I weep for the whale - and despair of our ignorance
Independent on Sunday, The, Jan 22, 2006 by Philip Hoare
To experienced observers, there was never going to be a happy end for those crowds gathered on London's embankments to watch a whale struggling in the Thames's cappuccino-coloured waters. Yet the scale of those numbers says much about our fascination with these creatures. Swimming through the heart of the city, the northern bottlenose seemed to have been disgorged for our curiosity.
Ever since the leviathan swallowed Jonah (or indeed, Pinoc- chio), the symbolism of the whale has run deep in our culture like a dark and sometimes ominous shadow. Even now we know little about these enigmatic creatures. Only last July, a new species of snubfin dolphin was identified in Australian waters.
Our ignorance about whales - the largest, loudest, and longest- lived creatures on the planet - speaks volumes about our hubris as a species. It is why, since the 1970s, the whale has been an emblem of a threatened world. The plangent song of the humpback, sung in impenetrable cycles which are an expression of brains bigger and perhaps as powerful as our own, was recorded and sent into space on the Voyager probe. But their song may well be a threnody for both our species. Each summer I spend eight hours a day off the coast of Cape Cod, watching whales. I've seen up to 11 species of cetacea, from white-sided dolphin to gigantic, 80ft fin whales, gliding effortlessly under our boat and emerging to spout - drenching us in a fishy, atomised cloud. Nothing prepares you for a humpback's leap, as a 50-ton creature throws its entire bulk into the air, suspended for a split-second before it crashes back into the ocean. Nor could anything be more full of life.
In contrast, the death of the Thames whale may well prick our collective consciences - not least because we suspect our own culpability. Recent images of Greenpeace activists battling a Japanese whaling fleet in the declared whale sanctuary of the Southern Ocean roused righteous indignation' as does the knowledge that since the international moratorium on whaling in 1987, Japan alone has killed 7,900 minke whales, 243 Bryde's whales, 140 sei whales, and 38 sperm whales, under the guise of "scientific research".
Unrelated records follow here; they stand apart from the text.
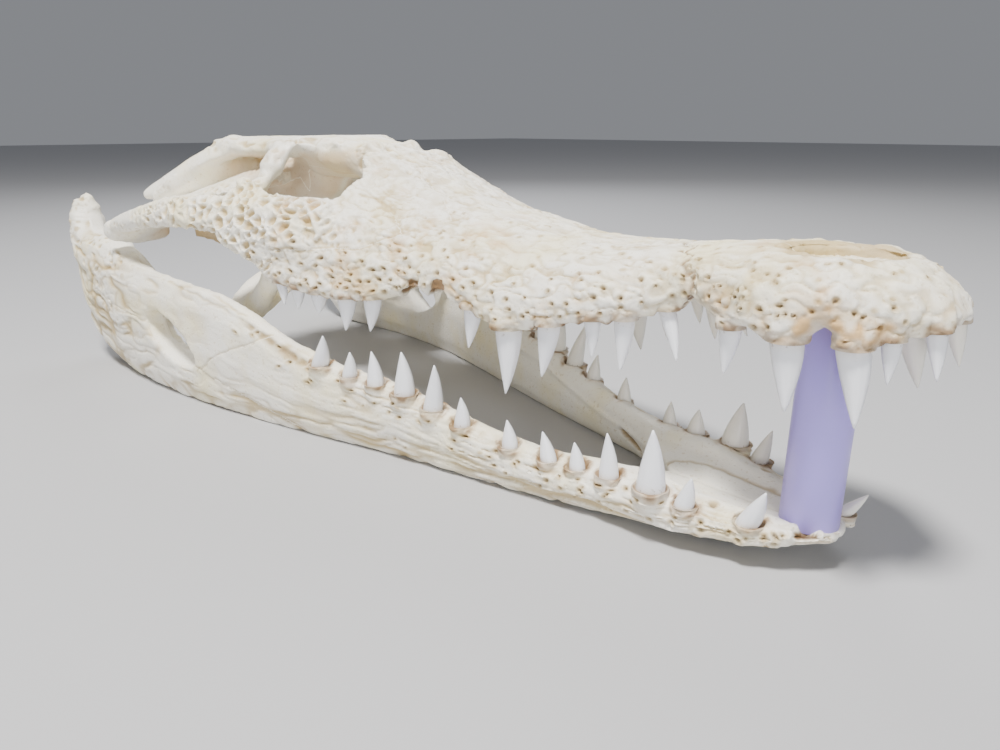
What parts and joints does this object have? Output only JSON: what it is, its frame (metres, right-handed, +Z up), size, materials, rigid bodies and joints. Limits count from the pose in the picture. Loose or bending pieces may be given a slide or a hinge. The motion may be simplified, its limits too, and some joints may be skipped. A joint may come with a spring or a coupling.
{
  "type": "crocodile skull",
  "caption": "Crocodile skull, bleached and life size, resting on its lower jaw with the mouth propped open by a short lilac tube.",
  "frame": {"origin": "under the middle of the whole skull, on the surface the lower jaw rests on", "axes": "+X towards the tip of the snout, +Y to the animal's left, +Z up"},
  "size_m": [0.4446, 0.177, 0.1208],
  "materials": {
    "bone": "satin",
    "tube": "satin"
  },
  "bodies": {
    "root": {"jugal_left": "bone", "jugal_right": "bone", "quadrate_left": "bone", "quadrate_right": "bone", "ectopterygoid_left": "bone", "ectopterygoid_right": "bone", "squamosal_left": "bone", "squamosal_right": "bone", "lacrimal_left": "bone", "lacrimal_right": "bone", "nasal_left": "bone", "nasal_right": "bone", "premaxilla_left": "bone", "premaxilla_right": "bone", "maxilla_left": "bone", "maxilla_right": "bone", "articular_left": "bone", "articular_right": "bone", "angular_left": "bone", "angular_right": "bone", "surangular_left": "bone", "surangular_right": "bone", "splenial_left": "bone", "splenial_right": "bone", "dentary_left": "bone", "dentary_right": "bone", "pterygoid": "bone", "palatine": "bone", "parietal": "bone", "frontal": "bone", "braincase": "bone", "prop_tube": "tube"}
  },
  "joints": []
}
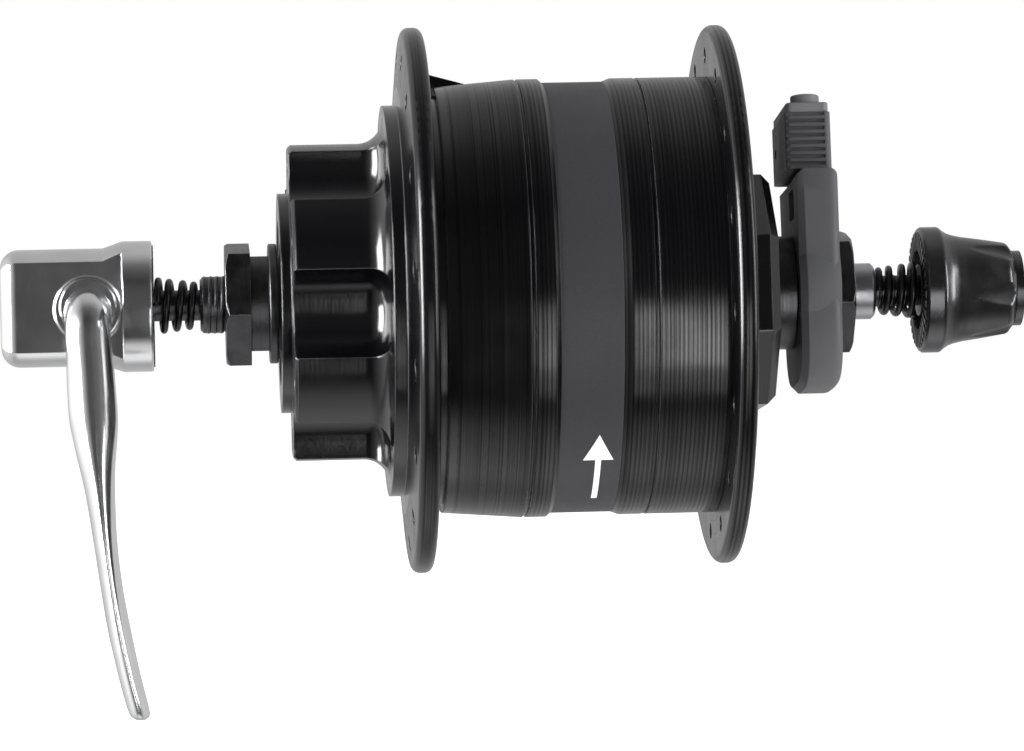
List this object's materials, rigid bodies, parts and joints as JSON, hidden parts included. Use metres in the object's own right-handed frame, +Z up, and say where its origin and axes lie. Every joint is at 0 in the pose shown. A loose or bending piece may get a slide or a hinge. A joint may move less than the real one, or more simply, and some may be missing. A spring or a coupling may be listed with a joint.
{
  "type": "front hub dynamo",
  "caption": "Front wheel hub dynamo with disc rotor mount, spoke flanges, claw-pole generator inside, quick release and pull-off lamp plug.",
  "frame": {"origin": "on the axle's axis, midway between the two dropout faces of the locknuts", "axes": "+Y along the axle towards the brake disc and the quick release lever, +X forward, +Z up"},
  "size_m": [0.087, 0.1633, 0.1087],
  "materials": {
    "gloss_black": "deep gloss black lacquer over aluminium",
    "polished_alloy": "polished aluminium",
    "dark_steel": "dark turned steel",
    "bearing_steel": "ground bearing steel",
    "black_spring": "black finished spring steel",
    "dark_anodised": "dark anodised aluminium",
    "terminal_plastic": "moulded dark grey plastic",
    "cap_plastic": "moulded grey plastic",
    "bobbin_plastic": "natural nylon",
    "copper": "enamelled copper wire",
    "brass_contact": "bright brass",
    "magnet_coat": "nickel plated magnet",
    "soft_iron": "pressed soft iron",
    "black_rubber": "black rubber",
    "lead_sheath": "black insulation"
  },
  "bodies": {
    "axle_unit": {"axle": "dark_steel", "left_cone": "dark_steel", "left_dust_shield": "dark_steel", "left_locknut": "dark_steel", "right_cone": "dark_steel", "right_locknut": "dark_steel", "terminal_body": "terminal_plastic", "terminal_contacts": "brass_contact", "stator_claw_left": "soft_iron", "stator_claw_right": "soft_iron", "stator_core": "soft_iron", "coil_bobbin": "bobbin_plastic", "coil_winding": "copper", "stator_washer": "bearing_steel", "stator_nut": "bearing_steel", "lead_wire": "lead_sheath", "left_spring": "black_spring"},
    "hub": {"hub_shell": "gloss_black", "right_flange_cap": "gloss_black", "side_cover": "gloss_black", "magnet_yoke_ring": "soft_iron", "magnets": "magnet_coat", "left_bearing_cup": "bearing_steel", "right_bearing_cup": "bearing_steel", "left_seal": "black_rubber", "right_seal": "black_rubber"},
    "left_balls": {"left_ball_set": "bearing_steel"},
    "right_balls": {"right_ball_set": "bearing_steel"},
    "housing": {"qr_housing": "polished_alloy", "housing_bite_ring": "dark_steel"},
    "lever": {"qr_lever": "polished_alloy", "lever_nut": "polished_alloy"},
    "skewer": {"skewer_rod": "dark_steel"},
    "nut_side_spring": {"right_spring": "black_spring"},
    "adjuster": {"adjusting_nut": "dark_anodised", "nut_insert": "brass_contact", "nut_bite_ring": "dark_steel"},
    "plug": {"plug_body": "terminal_plastic", "plug_cap": "cap_plastic", "plug_sockets": "brass_contact"}
  },
  "joints": [
    {"name": "hub_spin", "type": "hinge", "parent": "axle_unit", "child": "hub", "pos_m": [0, 0, 0], "axis": [0, 1, 0], "continuous": true},
    {"name": "left_ball_roll", "type": "hinge", "parent": "axle_unit", "child": "left_balls", "pos_m": [0, 0, 0], "axis": [0, 1, 0], "continuous": true},
    {"name": "right_ball_roll", "type": "hinge", "parent": "axle_unit", "child": "right_balls", "pos_m": [0, 0, 0], "axis": [0, 1, 0], "continuous": true},
    {"name": "quick_release_slide", "type": "slide", "parent": "axle_unit", "child": "housing", "axis": [0, 1, 0], "range_m": [-0.002, 0], "deforming": ["left_spring"]},
    {"name": "lever_swing", "type": "hinge", "parent": "housing", "child": "lever", "pos_m": [0, 0.0717, 0], "axis": [1, 0, 0], "range_deg": [0, 180]},
    {"name": "rod_pull", "type": "slide", "parent": "housing", "child": "skewer", "axis": [0, 1, 0], "range_m": [-0.0013, 0]},
    {"name": "nut_travel", "type": "slide", "parent": "skewer", "child": "nut_side_spring", "axis": [0, 1, 0], "range_m": [-0.0016, 0.00213], "deforming": ["right_spring"]},
    {"name": "nut_spin", "type": "hinge", "parent": "nut_side_spring", "child": "adjuster", "pos_m": [0, -0.0613, 0], "axis": [0, 1, 0], "range_deg": [-720, 960]},
    {"name": "plug_pull", "type": "slide", "parent": "axle_unit", "child": "plug", "axis": [0.1219, 0, 0.9925], "range_m": [0, 0.012]}
  ],
  "couplings": [
    {"joint": "left_ball_roll", "follows": "hub_spin", "ratio": 0.5915},
    {"joint": "right_ball_roll", "follows": "hub_spin", "ratio": 0.5915},
    {"joint": "rod_pull", "follows": "lever_swing", "m_per_rad": -0.0004138},
    {"joint": "nut_travel", "follows": "nut_spin", "m_per_rad": 0.00012732}
  ]
}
Britain was still whaling within my lifetime, and anyone born before 1960 probably ate whale in margarine or ice cream, or used it in cosmetics. Norway, which still kills hundreds of minke whales every year, took up hunting the northern bottlenose whale in 1973, when the British market for whale meat - as pet food - officially closed. The bottlenoses suffered particularly in the great age of whaling: 22,000 were killed in the last quarter of the 19th century by British and Norwegian fleets - although these figures pale in comparison to the greater cetacean holocaust of the 20th century, when 360,000 blue whales died. Fewer than 4,000 remain.
Yet it is the whale's own suicidal tendency to strand - the ultimate reason for the Thames whale's demise - which brings man into contact with cetaceans. By tradition in England, stranded or beached whales become "Royal Fish" - as Herman Melville narrates in the ur-text of cetology, Moby-Dick' indeed, Elizabeth I was fond of whale meat. Collapsing under their own enormous weight, the whale's sheer size becomes the mechanism of its death.
Our modern age might take the whale's fate as an omen of a world out of kilter. Last month, in the shallow waters off Cape Town, six Arnoux's beaked whales, equally seldom-seen denizens of deep water, made a similarly unusual appearance close to shore. Scientists feared that they too, like the Thames whale, would meet a sad end. Yet they disappeared back into the ocean, leaving only their mysterious mottled shapes in afterimage, these antediluvian ghosts come to haunt us with our collective sins.